Dick Emanuelsson, one of the ANNCOL journalists mentioned by Semana, rejected those accusations, stating that the Colombian government had paid journalists working for the military. Mr. Emanuelsson explained that some of the interviews, that were the source of accusations about his links with FARC members, have been offered by him to Semana prior to its publishing in Café Stereo or ANNCOL. Café Stereo, the Jaime Pardo Leal Association, the Bolivarian Press Agency in Italy, Rural Press in Denmark, and the New Colombia Alternative Information Group in Germany were accused in the same Semana article of "being pro-Farc news sites".

== Site blocking and return ==

ANNCOL domain name has changed through the years, keeping the domain name prefix "anncol" but changing the top level domain from .uk, .org, .eu and most recently, .info.

Colombian Vicepresident Francisco Santos Calderón complained in public about ANNCOL website in 2002 when visiting Stockholm. In 2003 ANNCOL changed the location of its website from Sweden to Denmark. ANNCOL complained about the "persecution" by the Colombian ambassadors in Sweden Fernando Sanclemente and Carlos Holmes Trujillo. In 2004, the president of the supporting local Danish organization faced terrorist charges for having publicly invited Danes to raise funds for the Colombian guerrillas by buying T-shirts with FARC logo emblazoned.

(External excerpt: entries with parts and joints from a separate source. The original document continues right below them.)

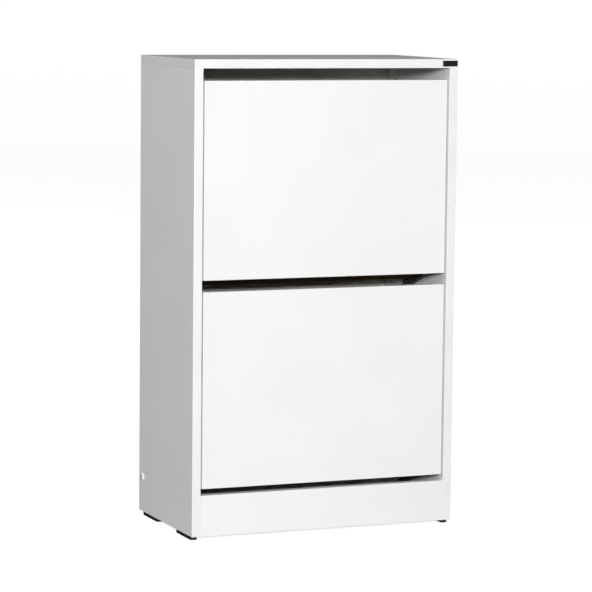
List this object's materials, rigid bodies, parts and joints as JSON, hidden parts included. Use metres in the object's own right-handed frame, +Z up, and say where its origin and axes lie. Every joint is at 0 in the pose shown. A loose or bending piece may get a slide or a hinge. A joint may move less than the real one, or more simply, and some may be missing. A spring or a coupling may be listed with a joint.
{
  "type": "shoe cabinet",
  "caption": "White shoe cabinet with inset tilt-out doors one above the other, finger gaps instead of handles, sloping shoe racks behind the doors, a plinth and low feet.",
  "frame": {"origin": "on the floor, under the middle of the cabinet", "axes": "+X to the right seen from the front, +Y to the back, +Z up"},
  "size_m": [0.505, 0.281, 0.84],
  "materials": {
    "white_board": "white melamine-faced chipboard with matching edge banding, satin",
    "hardboard": "thin hardboard, white lacquered on the face side and brown fibre on the other",
    "badge_black": "blank black plate, semi-gloss",
    "zinc": "die-cast zinc cam housing",
    "steel": "zinc-plated steel",
    "beech": "fluted beech dowel",
    "white_plastic": "white moulded cap, satin",
    "black_plastic": "black moulded foot, matte",
    "grey_plastic": "grey moulded fitting, satin",
    "dark_plastic": "dark grey moulded rack frame, fine matte texture"
  },
  "bodies": {
    "carcass": {"left_side_panel": "white_board", "right_side_panel": "white_board", "top_panel": "white_board", "plinth_panel": "white_board", "rear_rail": "white_board", "back_panel": "hardboard", "badge_plate": "badge_black", "cam_housings": "zinc", "cam_bolts": "steel", "dowels": "beech", "rail_screws": "steel", "screw_cap_left": "white_plastic", "screw_cap_right": "white_plastic", "back_nails": "steel", "foot_front_left": "black_plastic", "foot_front_right": "black_plastic", "foot_rear_left": "black_plastic", "foot_rear_right": "black_plastic", "foot_nails": "steel", "lower_pivot_left": "grey_plastic", "lower_stop_peg_left": "grey_plastic", "lower_pivot_right": "grey_plastic", "lower_stop_peg_right": "grey_plastic", "upper_pivot_left": "grey_plastic", "upper_stop_peg_left": "grey_plastic", "upper_pivot_right": "grey_plastic", "upper_stop_peg_right": "grey_plastic", "pivot_screws": "steel", "peg_screws": "steel"},
    "lower_flap": {"lower_door": "white_board", "lower_rack_frame_left": "dark_plastic", "lower_rack_frame_right": "dark_plastic", "lower_frame_screws": "steel", "lower_front_shelf": "hardboard", "lower_front_backrest": "hardboard", "lower_rear_shelf": "hardboard", "lower_rear_backrest": "hardboard"},
    "upper_flap": {"upper_door": "white_board", "upper_rack_frame_left": "dark_plastic", "upper_rack_frame_right": "dark_plastic", "upper_frame_screws": "steel", "upper_front_shelf": "hardboard", "upper_front_backrest": "hardboard", "upper_rear_shelf": "hardboard", "upper_rear_backrest": "hardboard"}
  },
  "joints": [
    {"name": "lower_flap_tilt", "type": "hinge", "parent": "carcass", "child": "lower_flap", "pos_m": [0, -0.111, 0.136], "axis": [1, 0, 0], "range_deg": [0, 45]},
    {"name": "upper_flap_tilt", "type": "hinge", "parent": "carcass", "child": "upper_flap", "pos_m": [0, -0.111, 0.502], "axis": [1, 0, 0], "range_deg": [0, 45]}
  ]
}
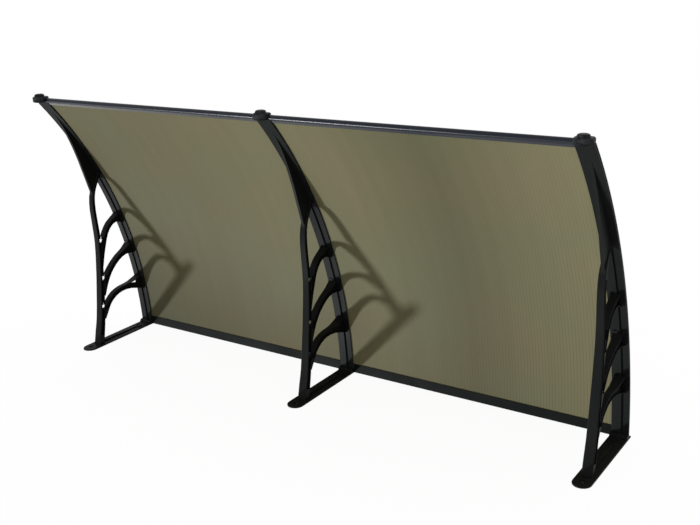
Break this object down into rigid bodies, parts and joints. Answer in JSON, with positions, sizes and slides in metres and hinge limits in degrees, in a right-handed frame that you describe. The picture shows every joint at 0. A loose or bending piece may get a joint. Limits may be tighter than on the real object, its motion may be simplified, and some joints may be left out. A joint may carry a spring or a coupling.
{
  "type": "polycarbonate door awning",
  "caption": "Door awning: bent twin-wall sheets on three moulded brackets, edged with black bars and cover strips.",
  "frame": {"origin": "middle of the footprint of the three wall plates, on the wall plane", "axes": "+Z straight out from the wall, +X along the wall, +Y up the wall: the awning stands on its wall plates"},
  "size_m": [2, 0.4156, 0.9715],
  "materials": {
    "black_plastic": "satin",
    "bronze_sheet": "satin, translucent bronze",
    "gloss_black_aluminium": "gloss",
    "matt_black_aluminium": "matt",
    "rubber": "matt",
    "black_screw_steel": "satin"
  },
  "bodies": {
    "root": {"bracket_left": "black_plastic", "bracket_middle": "black_plastic", "bracket_right": "black_plastic", "sheet_left": "bronze_sheet", "sheet_right": "bronze_sheet", "front_bar_left": "gloss_black_aluminium", "front_bar_right": "gloss_black_aluminium", "rear_bar_left": "matt_black_aluminium", "rear_bar_right": "matt_black_aluminium", "wall_seal_left": "rubber", "wall_seal_right": "rubber", "cover_strip_left": "gloss_black_aluminium", "cover_strip_middle": "gloss_black_aluminium", "cover_strip_right": "gloss_black_aluminium", "head_screw_left": "black_screw_steel", "head_screw_middle": "black_screw_steel", "head_screw_right": "black_screw_steel", "bar_plug_1": "black_plastic", "bar_plug_2": "black_plastic", "bar_plug_3": "black_plastic", "bar_plug_4": "black_plastic", "strip_screw_left_1": "black_screw_steel", "strip_screw_left_2": "black_screw_steel", "strip_screw_left_3": "black_screw_steel", "strip_screw_left_4": "black_screw_steel", "strip_screw_left_5": "black_screw_steel", "strip_screw_middle_1": "black_screw_steel", "strip_screw_middle_2": "black_screw_steel", "strip_screw_middle_3": "black_screw_steel", "strip_screw_middle_4": "black_screw_steel", "strip_screw_middle_5": "black_screw_steel", "strip_screw_right_1": "black_screw_steel", "strip_screw_right_2": "black_screw_steel", "strip_screw_right_3": "black_screw_steel", "strip_screw_right_4": "black_screw_steel", "strip_screw_right_5": "black_screw_steel"}
  },
  "joints": []
}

Café Stereo and ANNCOL have reported that the Colombian government has been involved in some service interruptions. After the Colombian Ministry of Defense complained to Dell about their adds being shown on ANNCOL page by Google AdSense, Dell executives mentioned in their declarations that ANNCOL site has been blocked for the entire country of Colombia: "You have anncol.org, which is the page that is blocked in Colombia, and this is the one where FARC publishes its communiques. There is also anncol.com and anncol.nu, it is there where our links appear".

A Danish investigation into ANNCOL's alleged FARC links was temporarily closed in 2005.

On April 23 of 2011, the Colombian Joaquín Pérez Becerra was arrested in Venezuela . He was identified as the founder and director of ANNCOL. After his subsequent extradition to Colombia, ANNCOL web site was blocked by the government of Sweden. As revealed the seized computers of Raul Reyes, Pérez Becerra was on the payroll of FARC and he's presumed to be an organic member of FARC and to provide logistical support to the Colombian guerrilla.

Anncol returned in May 2011 with the new homepage anncol.info.